Output exactly the lines that run from the line containing "spindle = strap_point(0, SPINDLE_IN)" through the line containing "bpy.data.objects.remove(obj)", with both ends included.

>> Begin Given data

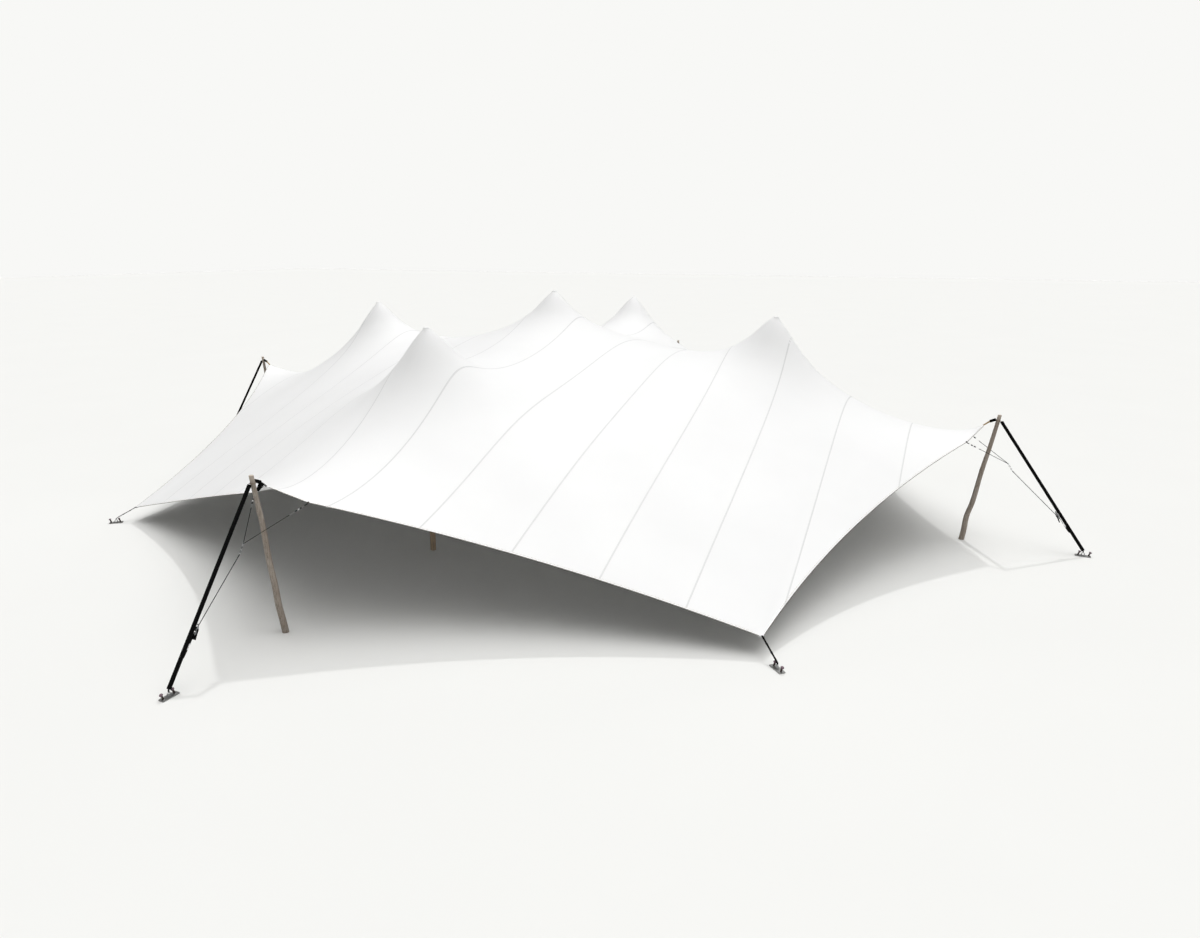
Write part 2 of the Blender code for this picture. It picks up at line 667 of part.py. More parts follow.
def build():
    clear_scene()
    parts = collection("Stretch tent")
    guides = collection("Corner guides")
    white = material("White stretch membrane", (0.90, 0.90, 0.89), 0.62)
    wood = material("Weathered pole wood", (0.21, 0.175, 0.145), 0.75)
    black = material("Black webbing", (0.012, 0.012, 0.013), 0.80)
    steel = material("Galvanised steel", (0.36, 0.37, 0.38), 0.45, 0.8)
    rope = material("Dark rope", (0.055, 0.055, 0.055), 0.80)
    grip = material("Handle steel", (0.16, 0.165, 0.17), 0.42, 0.7)

    surface = membrane()
    columns, rows = net_lines()
    seams = sorted(seam_marks() + [-LOW_XY])
    cuts = [columns[0]] + [seams[k] for k in PANEL_SEAMS] + [columns[-1]]
    for k, (low, high) in enumerate(zip(cuts[:-1], cuts[1:])):
        inside = [c for c in columns if low - 1e-6 <= c <= high + 1e-6]
        name = "canopy_panel_%d" % (k + 1)
        mesh = panel_mesh(name, np.array(inside), rows, surface, k == 0, k == len(cuts) - 2)
        placed(name, mesh, white, parts)

    for side, (x, y, top) in MASTS.items():
        mast = mast_object("mast_" + side, top, parts, wood)
        mast.location = (x, y, 0)

    anchor = anchor_mesh("anchor")
    low_strap = corner_strap_mesh("corner strap")
    strap = guy_strap_mesh("guy strap", False)
    front_strap = guy_strap_mesh("front guy strap", True)
    bridle = bridle_mesh("bridle", 0.0008)
    ratchet = ratchet_mesh("ratchet")
    handle = handle_mesh("ratchet handle")
    spindle = strap_point(0, SPINDLE_IN)
    for number, (side, degrees) in enumerate(RAISED):
        corner = corner_empty("corner_" + side, degrees, guides)
        pole = side_pole_mesh("side_pole_" + side, 1.3 * number)
        placed("side_pole_" + side, pole, wood, parts, corner, (POLE_FOOT_R, 0, 0))
        placed("guy_strap_" + side, front_strap if side == "front" else strap, black, parts, corner)
        placed("bridle_" + side, bridle, rope, parts, corner)
        placed("ratchet_" + side, ratchet, steel, parts, corner,
               (RATCHET_R, 0, RATCHET_Z), STRAP_ANGLE)
        placed("ratchet_handle_" + side, handle, grip, parts, corner,
               spindle, STRAP_ANGLE + HANDLE_TILT)
        placed("anchor_" + side, anchor, steel, parts, corner, (ANCHOR_R, 0, 0))
    for side, degrees in LOW:
        corner = corner_empty("corner_" + side, degrees, guides)
        placed("corner_strap_" + side, low_strap, black, parts, corner)
        placed("anchor_" + side, anchor, steel, parts, corner, (LOW_ANCHOR_R, 0, 0))


build()
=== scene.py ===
import math

import bmesh
import bpy
import numpy as np
from mathutils import Matrix, Vector, noise


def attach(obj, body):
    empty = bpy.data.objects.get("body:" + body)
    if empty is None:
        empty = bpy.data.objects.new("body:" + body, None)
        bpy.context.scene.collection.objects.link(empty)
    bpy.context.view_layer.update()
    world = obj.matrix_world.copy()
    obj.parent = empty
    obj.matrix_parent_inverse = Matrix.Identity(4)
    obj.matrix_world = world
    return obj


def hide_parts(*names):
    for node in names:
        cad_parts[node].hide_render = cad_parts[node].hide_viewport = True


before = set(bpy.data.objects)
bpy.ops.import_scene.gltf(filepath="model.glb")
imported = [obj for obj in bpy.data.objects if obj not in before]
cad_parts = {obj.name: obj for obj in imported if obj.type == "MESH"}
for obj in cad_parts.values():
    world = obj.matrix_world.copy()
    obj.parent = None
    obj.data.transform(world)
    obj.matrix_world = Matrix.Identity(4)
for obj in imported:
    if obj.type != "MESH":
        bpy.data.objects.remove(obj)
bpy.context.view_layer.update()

# Stretch tent. Everything at a corner is made along a local +X that points away from
# the tent, with +Y along the edge, and is then turned into place round the middle.

# Membrane, metres
TIP_R = 9.755
TIP_Z = 2.475
TIP_CUT_R = 9.74
LOW_R = 9.84
LOW_Z = 0.315
CLAMP_SIDE = 0.561
CLAMP_OUT = 9.460
CLAMP_Z = 2.205
EDGE_BOW = 0.346
CLOTH_WIDTH = 1.28
SEAM_OFFSET = 0.71
SEAM_PULL = 0.55
CONE_REACH = 0.80
PEAK_RISE = 0.335
PEAK_REACH = 0.593
PEAK_ROUND = 0.03
BILLOW = 0.014
# how fast the cloth falls away over a mast's blunt head, and beyond the head's edge
HEAD_FALL = 2.2
HEAD_DROP = 60.0
CLOTH_THICK = 0.003
HEM_TURN = 0.034
HEM_CORD_RADIUS = 0.0045
TAPE_HALF = 0.013
SEAM_STITCH_PITCH = 0.052
HEM_STITCH_PITCH = 0.060
# the wale is 1.2 mm on the real cloth, drawn coarser so that it shows from close by
KNIT_PITCH = 0.006
# spacing of the net that finds the heights, across and along, and of the drawn sheet
COLUMN_STEP = 0.16
ROW_STEP = 0.008
NET_STEP = 0.125

# Masts and side poles
MAST_R = 5.47
MAST_Z = 4.50
CENTRE_Z = 4.94
MAST_FOOT_RADIUS = 0.055
MAST_HEAD_RADIUS = 0.043
BAND_LOW = 0.44
BAND_HIGH = 0.50
POLE_FOOT_R = 9.551
POLE_TOP_R = 10.003
POLE_HEIGHT = 2.70
POLE_FOOT_RADIUS = 0.055
POLE_TOP_RADIUS = 0.036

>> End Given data

-- Correct response --
    spindle = strap_point(0, SPINDLE_IN)
    for number, (side, degrees) in enumerate(RAISED):
        corner = corner_empty("corner_" + side, degrees, guides)
        pole = side_pole_mesh("side_pole_" + side, 1.3 * number)
        placed("side_pole_" + side, pole, wood, parts, corner, (POLE_FOOT_R, 0, 0))
        placed("guy_strap_" + side, front_strap if side == "front" else strap, black, parts, corner)
        placed("bridle_" + side, bridle, rope, parts, corner)
        placed("ratchet_" + side, ratchet, steel, parts, corner,
               (RATCHET_R, 0, RATCHET_Z), STRAP_ANGLE)
        placed("ratchet_handle_" + side, handle, grip, parts, corner,
               spindle, STRAP_ANGLE + HANDLE_TILT)
        placed("anchor_" + side, anchor, steel, parts, corner, (ANCHOR_R, 0, 0))
    for side, degrees in LOW:
        corner = corner_empty("corner_" + side, degrees, guides)
        placed("corner_strap_" + side, low_strap, black, parts, corner)
        placed("anchor_" + side, anchor, steel, parts, corner, (LOW_ANCHOR_R, 0, 0))


build()
=== scene.py ===
import math

import bmesh
import bpy
import numpy as np
from mathutils import Matrix, Vector, noise


def attach(obj, body):
    empty = bpy.data.objects.get("body:" + body)
    if empty is None:
        empty = bpy.data.objects.new("body:" + body, None)
        bpy.context.scene.collection.objects.link(empty)
    bpy.context.view_layer.update()
    world = obj.matrix_world.copy()
    obj.parent = empty
    obj.matrix_parent_inverse = Matrix.Identity(4)
    obj.matrix_world = world
    return obj


def hide_parts(*names):
    for node in names:
        cad_parts[node].hide_render = cad_parts[node].hide_viewport = True


before = set(bpy.data.objects)
bpy.ops.import_scene.gltf(filepath="model.glb")
imported = [obj for obj in bpy.data.objects if obj not in before]
cad_parts = {obj.name: obj for obj in imported if obj.type == "MESH"}
for obj in cad_parts.values():
    world = obj.matrix_world.copy()
    obj.parent = None
    obj.data.transform(world)
    obj.matrix_world = Matrix.Identity(4)
for obj in imported:
    if obj.type != "MESH":
        bpy.data.objects.remove(obj)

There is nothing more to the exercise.